Some students dissatisfied with security on campus

Some staff and students at the University of Manitoba feel “perfectly” safe on campus while others feel that more should be done to keep individuals better informed when crime does occur.

Ramona Garbald, a former student who’s currently working on campus said that she feels safe on campus during the day but “not anytime else.”

Garbald said that as a student she never walked alone around campus late at night and often heard stories of other students having their cars broken into.

According to U of M spokesperson John Danakas, U of M Security Services (UMSS) reviews its safety and security related statistics on a daily basis and “targets those areas where there has been an increase of criminal activity.”

While current statistics were unavailable at press time, Danakas confirmed that there have been a number of break-ins within the south zone of the Fort Garry campus over the past year. According to Danakas, an individual was arrested and charged by the Winnipeg Police Service (WPS).

Danakas said that more recently there has been an unrelated and isolated incident in the Agriculture building involving a reported physical assault. He said that this matter is still being investigated by the WPS.

In light of these incidents, Danakas said that measures have been taken to improve security in the area and include a security audit, student patrols coordinated by UMSS as well as changes to the times buildings close.

“Security has met with staff and students in the building to discuss security related matters and remind users of the services provided by [UMSS] as well as to offer personal safety recommendations.”

Danakas said that UMSS has also installed more security cameras on campus as a means to ensure the safety of individuals in areas such as the tunnels or parking lots.

Services already provided by UMSS include Code Blue stations that provide two-way communication between individuals and UMSS as well as the Safewalk program, offering individuals safe, escorted walks to their vehicle. Both services are available at all times.

Garbald said that she has utilized services such as Safewalk and feels that it is a good idea but also feels UMSS should do more patrolling of campus or more advertising of the services they offer.

Garbald said that up until recently, when her car’s tire was damaged, she hasn’t been involved in any security incidents on campus.

“I just walked out [to the parking lot last week] and [my tire] was completely flat. There was this huge screw in it. [ . . . ] Had I driven over it, it would have been forced but it looked like someone had actually screwed it in.”

Garbald said that during this same time there was another individual in the parking lot who approached her and asked if she, like him, had had her windows smashed.
“He said everything [in his car] was stolen.”

When Garbald called U of M Security Services and informed them that someone had damaged her tire and that a second vehicle in the parking lot had been broken into, she says UMSS told her there was nothing they could do, and wouldn’t come to check her tire, but told her she could come to their offices and write a police report.

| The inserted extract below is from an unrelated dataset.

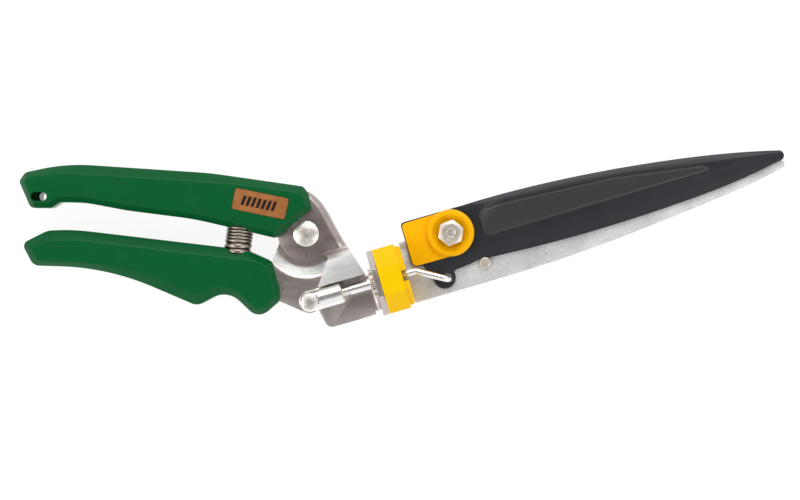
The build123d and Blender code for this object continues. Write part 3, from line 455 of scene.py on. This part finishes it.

“I never went because there’s no point,” she said, referring back to a discouraging experience she previously had with UMSS.

Garbald said during a previous summer she had a bike stolen while on campus and, at that time, she went to fill out a report. Having asked UMSS if they would inform her if anything was found, Garbald said UMSS told her there wasn’t anything they would be able to do about it.

“When you actually need their help, they won’t do anything. [ . . . ] But that’s just campus [security], I honestly don’t expect any more.”

Danakas stated that although he couldn’t speak to Garbald’s experience directly, UMSS will always take a report if there’s an incident on campus, and will get the WPS involved if an incidence requires them to do so.

“They get a lot of positive feedback about what they’re able to do for members of the campus community, in terms of being proactive and following up on particular incidences,” said Danakas.

Ben Carriere, a third year Science student, said he feels “perfectly” safe on campus and only once had to contact UMSS for assistance.

“Once I had to get a jump from [UMSS] when I left my lights on but that’s about it.”
However, Carriere said he would like UMSS to provide more information so that he could stay better informed about security incidents on campus.

“More information is always a good thing,” he said.

Danakas said that students are able to sign up on JUMP, allowing them to receive texts messages that will alert them to emergencies on campus. He said that as necessary, UMSS shares information with students and student groups regarding security related incidents that may be specific to certain areas or buildings on campus.

“The crime rate on campus is low compared to the surrounding area. Most crimes on campus are crimes of opportunity. [UMSS] reminds members of the university community to ensure they are aware of there surroundings, to report promptly suspicious persons or activities to Security Services [ . . . ] and to generally use prudent judgment.”